To better quantify the effect, we compared prices and system performance last week (January 30 – February 1, 2019) with a three-day period last winter (December 26 – 28, 2017) that had an almost identical (if not slightly warmer) temperature profile, and almost the same average daily electricity demand.
The results were stunning.
Just after Christmas last winter (orange in the graph below), average wholesale energy prices skyrocketed as temperatures plummeted. For three days, electricity cost on average $150 per megawatt-hour, or five times more than normal. And because gas prices spiked, too, dirty oil-burning power plants ran almost continuously for days, providing between 20 and 30 percent of New England’s power.
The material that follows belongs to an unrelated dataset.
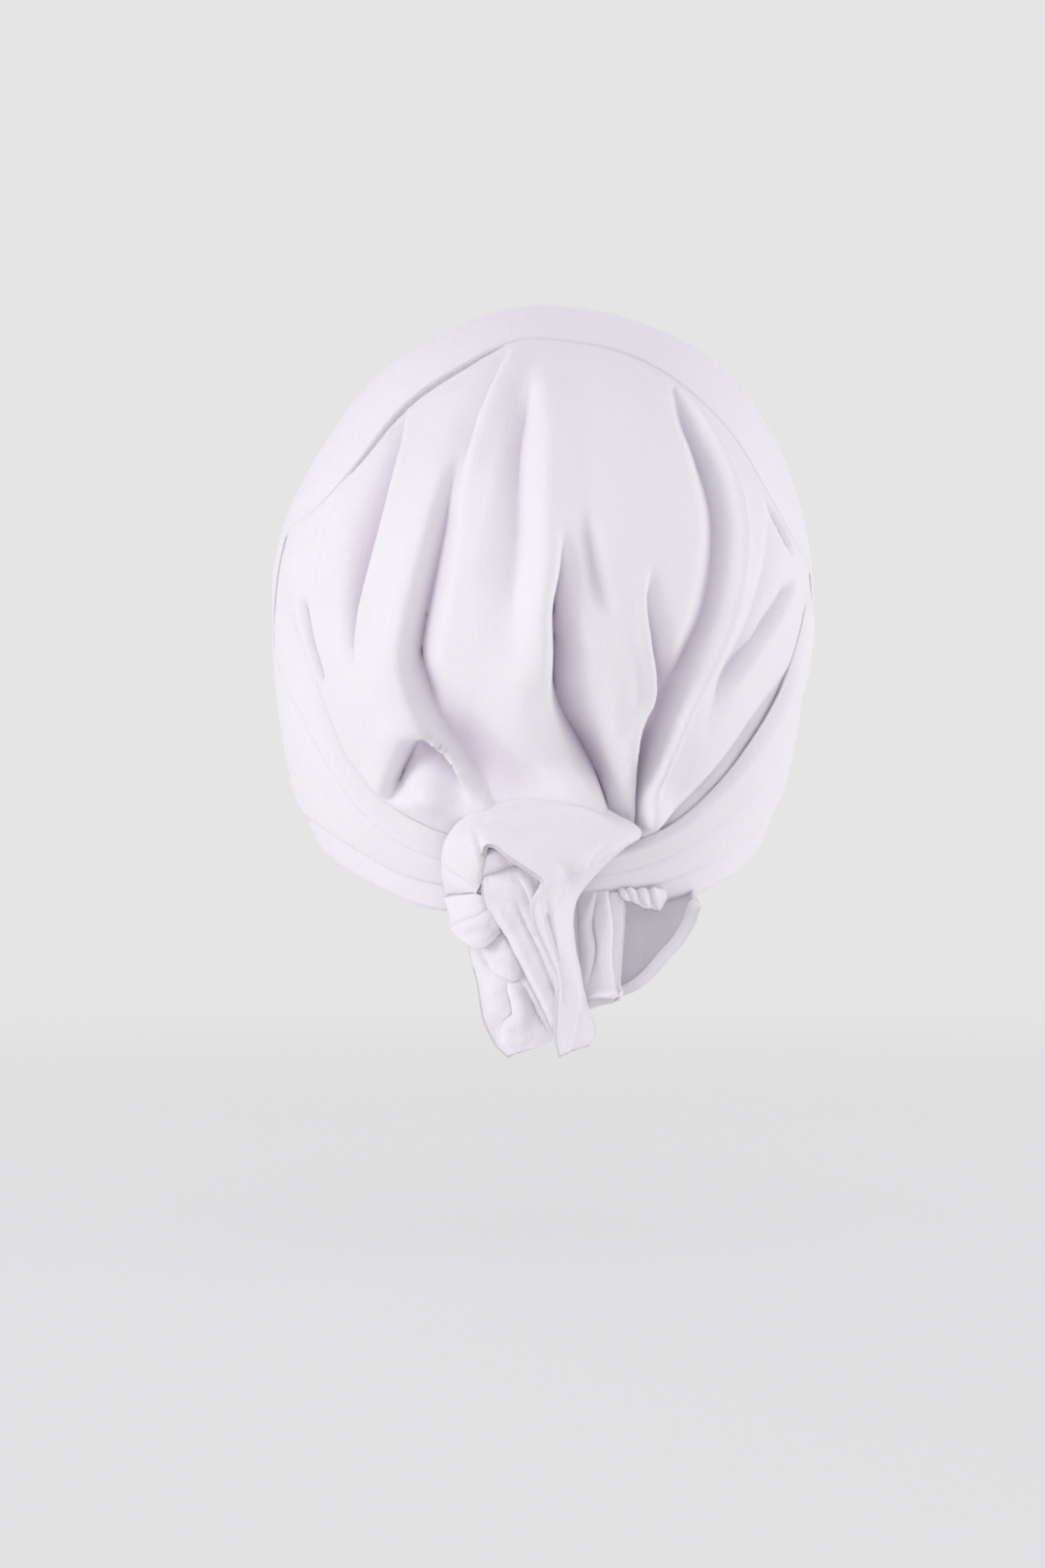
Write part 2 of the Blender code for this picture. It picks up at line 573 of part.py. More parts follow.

But last week (blue in the graph below), during an almost identical period of frigid weather and electricity demand, things were radically different. With just a bit more LNG (a 5 to 10 percent increase) available at the right times, the price of electricity was stable and low, around $50 per megawatt-hour on average through the entire cold snap. And those oil-burning power plants? They barely ran at all, providing no more than about a tenth of a percent of New England’s electricity in the few hours a day they were turned on.
And here’s the best part: last week New Englanders look to have saved on average about $40 million – and avoided about 20,000 tons of carbon pollution – each day during the cold snap compared to our pricey post-Christmas oil-burn last winter.
Our Solution to Winter Cold Snaps Is Already in Place
Keeping the lights and heat on all winter in New England is serious business. Lives are at stake. But as we continue to bring renewables to scale, it is something we can handle – even in a deep freeze and even as we turn down our polluting power plants – with the smart, cost-effective use of our existing infrastructure.